A stub network
is a somewhat casual term describing a computer network, or part of an internetwork, with no knowledge of other networks, that will typically send much or all of its non-local traffic out via a single path, with the network aware only of a default route
to non-local destinations. As a practical analogy, think of an island which is connected to the rest of the world through a bridge and no other path is available either through air or sea. Continuing this analogy, the island might have more than one physical bridge to the mainland, but the set of bridges still represents only one logical path.
- An enterprise LAN that connects to the corporate network by only one router, or multiple default routers connected to the same logical upstream destination.
- A single LAN which never carries packets between multiple routers connected to it. All traffic is to and/or from local hosts. The routers will only route packets into the LAN if it's destined for the LAN, and out from the LAN if it originated on the LAN).
- A person, or workgroup, who is connected to an ISP, by only one router, is a stub network with respect to the ISP. This stub network is part of the ISP's autonomous system, discussed below.
- An OSPF stub area is one which only has a default route to the rest of the OSPF routing domain . Such an area may have more than one router, but these routers will only know about the default route to the outside.
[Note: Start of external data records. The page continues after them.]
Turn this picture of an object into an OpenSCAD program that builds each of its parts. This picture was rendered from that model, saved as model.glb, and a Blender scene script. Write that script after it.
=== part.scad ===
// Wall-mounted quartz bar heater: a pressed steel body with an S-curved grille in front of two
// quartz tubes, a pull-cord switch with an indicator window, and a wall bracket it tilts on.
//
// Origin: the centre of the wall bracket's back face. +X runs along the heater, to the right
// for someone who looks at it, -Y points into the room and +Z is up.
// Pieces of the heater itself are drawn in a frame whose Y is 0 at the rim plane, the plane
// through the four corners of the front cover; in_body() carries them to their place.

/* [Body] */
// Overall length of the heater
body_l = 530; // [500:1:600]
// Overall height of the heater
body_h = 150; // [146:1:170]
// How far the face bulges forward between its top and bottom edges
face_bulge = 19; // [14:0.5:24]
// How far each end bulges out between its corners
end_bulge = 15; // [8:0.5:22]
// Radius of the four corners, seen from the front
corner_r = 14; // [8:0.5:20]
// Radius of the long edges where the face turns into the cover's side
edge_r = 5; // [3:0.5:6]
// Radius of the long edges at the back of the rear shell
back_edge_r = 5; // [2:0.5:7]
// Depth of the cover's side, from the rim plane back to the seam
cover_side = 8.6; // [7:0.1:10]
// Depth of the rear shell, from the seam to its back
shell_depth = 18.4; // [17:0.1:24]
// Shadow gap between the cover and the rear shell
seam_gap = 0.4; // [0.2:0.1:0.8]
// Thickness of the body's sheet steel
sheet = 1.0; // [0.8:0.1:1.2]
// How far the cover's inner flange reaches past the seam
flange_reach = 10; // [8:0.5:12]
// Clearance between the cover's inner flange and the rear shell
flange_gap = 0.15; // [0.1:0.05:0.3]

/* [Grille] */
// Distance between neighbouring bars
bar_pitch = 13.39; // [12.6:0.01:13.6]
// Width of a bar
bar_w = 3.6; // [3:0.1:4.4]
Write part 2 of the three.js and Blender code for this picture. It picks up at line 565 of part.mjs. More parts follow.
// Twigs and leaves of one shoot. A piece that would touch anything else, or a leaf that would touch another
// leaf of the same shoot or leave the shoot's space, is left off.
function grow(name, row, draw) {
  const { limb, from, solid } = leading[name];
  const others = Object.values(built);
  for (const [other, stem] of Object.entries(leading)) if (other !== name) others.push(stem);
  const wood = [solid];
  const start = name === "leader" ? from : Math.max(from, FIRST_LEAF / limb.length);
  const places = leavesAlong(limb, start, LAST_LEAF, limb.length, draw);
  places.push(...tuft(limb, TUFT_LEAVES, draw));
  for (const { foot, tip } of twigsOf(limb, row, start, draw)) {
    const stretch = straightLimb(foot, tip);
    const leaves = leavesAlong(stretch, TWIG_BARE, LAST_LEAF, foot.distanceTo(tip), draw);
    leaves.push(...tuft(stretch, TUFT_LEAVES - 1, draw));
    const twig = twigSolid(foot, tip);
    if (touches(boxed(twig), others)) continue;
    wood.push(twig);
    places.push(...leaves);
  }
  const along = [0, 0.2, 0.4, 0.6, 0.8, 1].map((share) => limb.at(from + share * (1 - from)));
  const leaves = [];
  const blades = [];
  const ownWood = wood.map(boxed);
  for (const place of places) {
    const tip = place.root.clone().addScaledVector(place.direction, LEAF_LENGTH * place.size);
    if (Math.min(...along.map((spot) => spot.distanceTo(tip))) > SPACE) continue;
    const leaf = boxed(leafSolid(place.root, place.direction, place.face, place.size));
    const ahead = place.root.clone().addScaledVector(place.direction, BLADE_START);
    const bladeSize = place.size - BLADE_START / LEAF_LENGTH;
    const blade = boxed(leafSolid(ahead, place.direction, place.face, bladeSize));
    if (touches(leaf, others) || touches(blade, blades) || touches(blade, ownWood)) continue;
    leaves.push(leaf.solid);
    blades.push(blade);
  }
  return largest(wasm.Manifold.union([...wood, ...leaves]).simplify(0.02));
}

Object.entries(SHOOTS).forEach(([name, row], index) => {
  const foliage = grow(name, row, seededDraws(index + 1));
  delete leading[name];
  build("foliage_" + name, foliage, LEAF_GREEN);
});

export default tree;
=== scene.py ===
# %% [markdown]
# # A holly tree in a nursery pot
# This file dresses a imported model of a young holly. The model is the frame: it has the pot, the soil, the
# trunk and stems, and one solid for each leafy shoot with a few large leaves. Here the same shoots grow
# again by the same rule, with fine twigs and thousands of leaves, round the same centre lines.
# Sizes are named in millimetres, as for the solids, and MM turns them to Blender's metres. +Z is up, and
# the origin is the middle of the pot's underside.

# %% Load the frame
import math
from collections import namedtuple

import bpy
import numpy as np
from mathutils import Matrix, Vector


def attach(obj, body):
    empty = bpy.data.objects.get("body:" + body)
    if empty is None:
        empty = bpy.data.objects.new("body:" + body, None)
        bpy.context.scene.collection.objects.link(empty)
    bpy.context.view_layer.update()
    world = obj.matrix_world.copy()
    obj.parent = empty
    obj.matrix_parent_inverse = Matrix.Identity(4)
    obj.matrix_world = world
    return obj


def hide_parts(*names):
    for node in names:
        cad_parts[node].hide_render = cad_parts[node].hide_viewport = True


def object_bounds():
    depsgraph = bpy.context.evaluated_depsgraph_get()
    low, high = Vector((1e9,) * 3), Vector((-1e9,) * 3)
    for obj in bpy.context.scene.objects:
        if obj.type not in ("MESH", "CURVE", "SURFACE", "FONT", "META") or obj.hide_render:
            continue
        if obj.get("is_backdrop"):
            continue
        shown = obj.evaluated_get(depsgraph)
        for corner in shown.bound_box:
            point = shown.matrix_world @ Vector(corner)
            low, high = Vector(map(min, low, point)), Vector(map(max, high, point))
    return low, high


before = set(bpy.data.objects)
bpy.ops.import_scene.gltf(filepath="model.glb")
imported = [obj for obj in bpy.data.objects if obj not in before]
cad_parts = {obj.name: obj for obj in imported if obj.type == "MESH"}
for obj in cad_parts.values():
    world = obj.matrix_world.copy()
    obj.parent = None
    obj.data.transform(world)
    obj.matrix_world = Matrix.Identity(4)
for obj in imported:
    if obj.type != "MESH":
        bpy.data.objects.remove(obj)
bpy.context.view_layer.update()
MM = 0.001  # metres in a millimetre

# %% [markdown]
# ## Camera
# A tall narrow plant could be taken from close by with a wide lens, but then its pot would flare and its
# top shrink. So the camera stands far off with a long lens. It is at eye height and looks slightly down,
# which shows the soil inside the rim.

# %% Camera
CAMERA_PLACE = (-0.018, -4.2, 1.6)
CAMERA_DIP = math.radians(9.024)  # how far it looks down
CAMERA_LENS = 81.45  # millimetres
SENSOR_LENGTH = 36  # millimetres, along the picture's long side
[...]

- A stub autonomous system that is connected to only one other autonomous system, through which it gains access to the Internet. This is also called a stub AS, which characterize the great majority of AS connected to the Internet. as of June 30, 2007, there were 224622 routes seen by the APNIC router. These came from 25577 autonomous systems, of which only 74 were transit-only and 22272 were stub/origin-only. 3305 autonomous systems provided some level of transit.